Set within a contemporary black community in Southern California, Brit Bennett's mesmerizing first novel is an emotionally perceptive story about community, love, and ambition. It begins with a secret.

"All good secrets have a taste before you tell them, and if we'd taken a moment to swish this one around our mouths, we might have noticed the sourness of an unripe secret, plucked too soon, stolen and passed around before its season."

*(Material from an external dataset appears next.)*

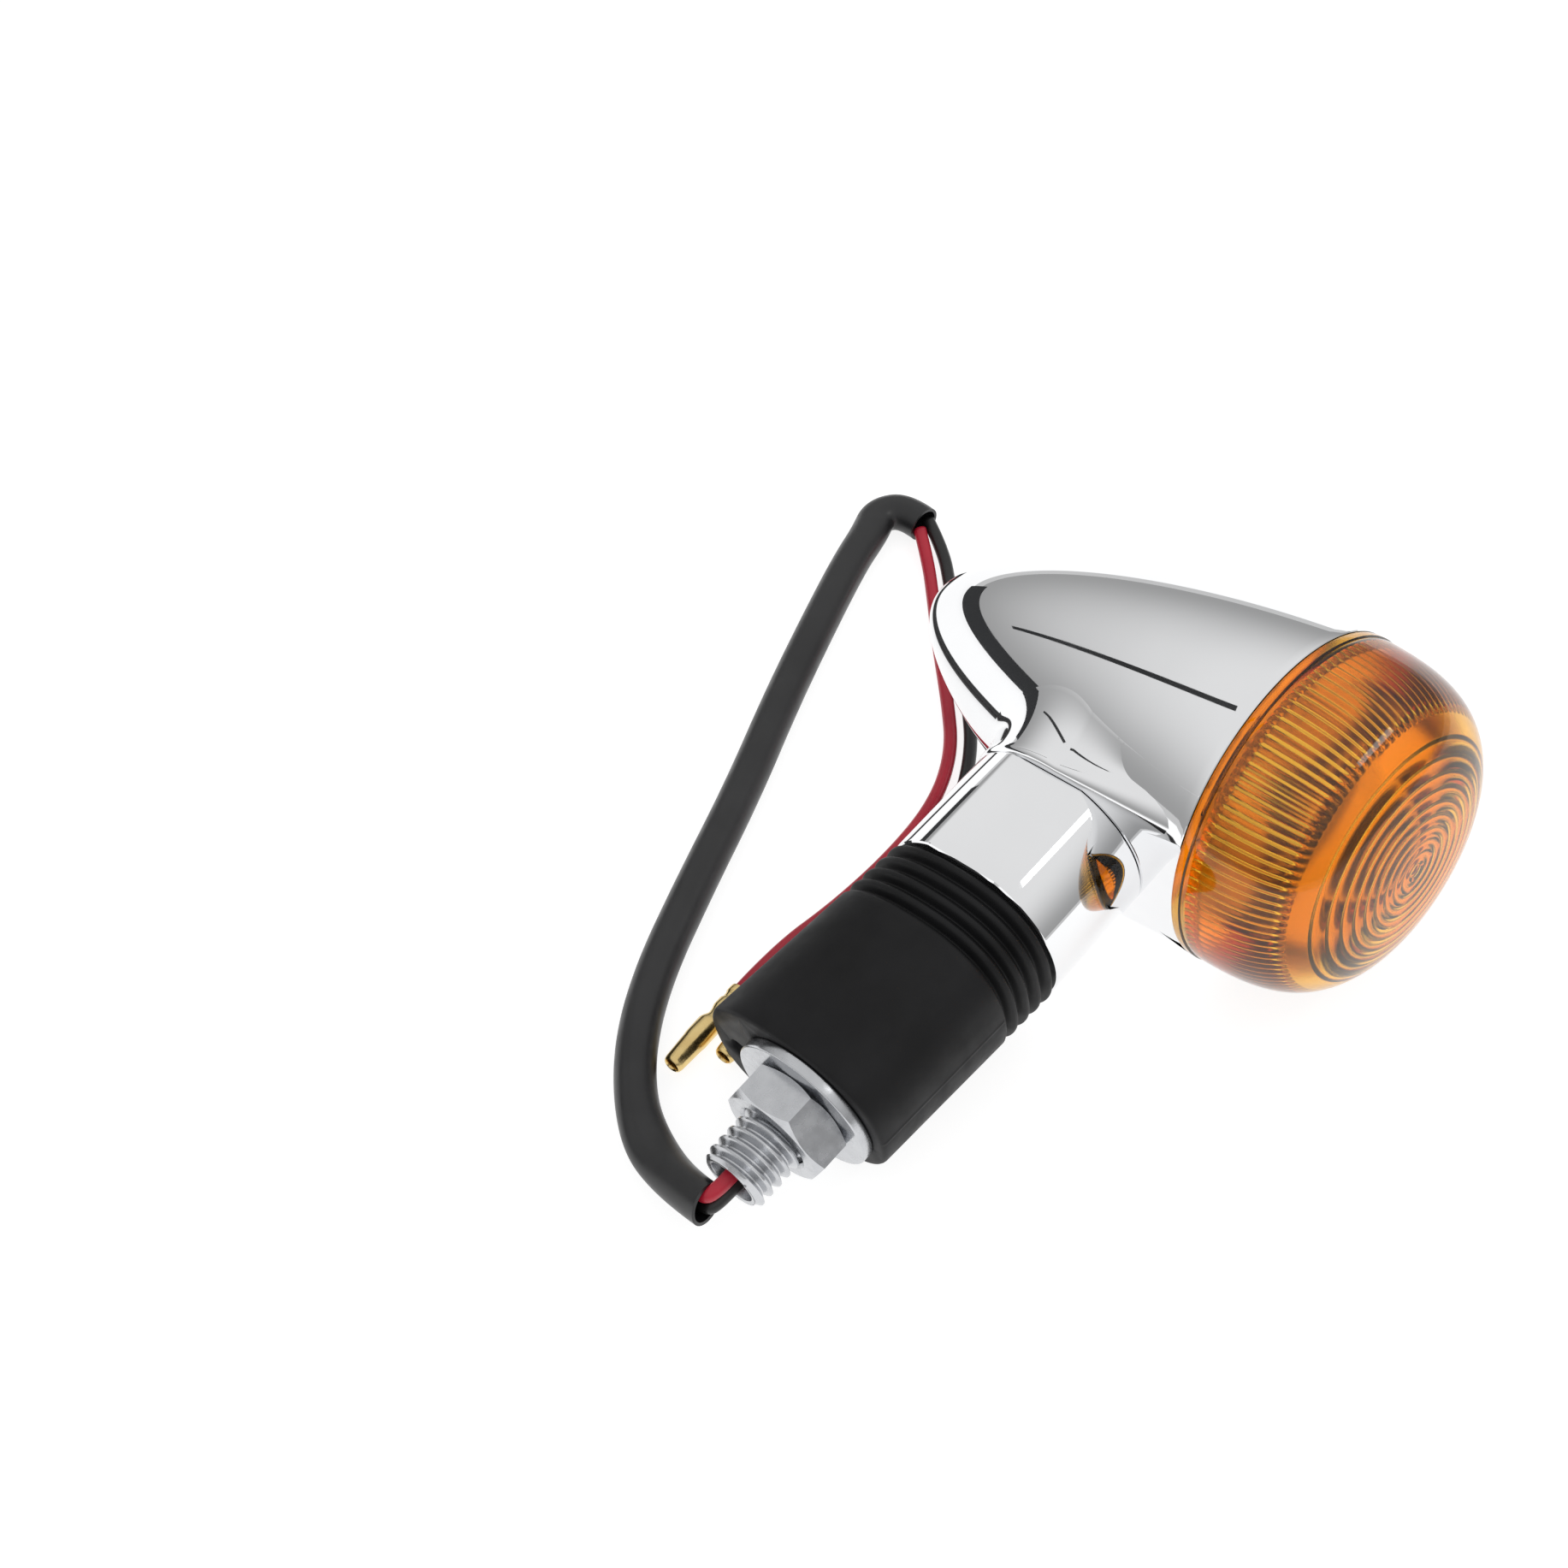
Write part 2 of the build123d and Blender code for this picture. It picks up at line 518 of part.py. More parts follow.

It is the last season of high school life for Nadia Turner, a rebellious, grief-stricken, seventeen-year-old beauty. Mourning her own mother's recent suicide, she takes up with the local pastor's son. Luke Sheppard is twenty-one, a former football star whose injury has reduced him to waiting tables at a diner. They are young; it's not serious. But the pregnancy that results from this teen romance—and the subsequent cover-up—will have an impact that goes far beyond their youth. As Nadia hides her secret from everyone, including Aubrey, her God-fearing best friend, the years move quickly. Soon, Nadia, Luke, and Aubrey are full-fledged adults and still living in debt to the choices they made that one seaside summer, caught in a love triangle they must carefully maneuver, and dogged by the constant, nagging question: What if they had chosen differently? The possibilities of the road not taken are a relentless haunt.

In entrancing, lyrical prose, The Mothers asks whether a "what if" can be more powerful than an experience itself. If, as time passes, we must always live in servitude to the decisions of our younger selves, to the communities that have parented us, and to the decisions we make that shape our lives forever.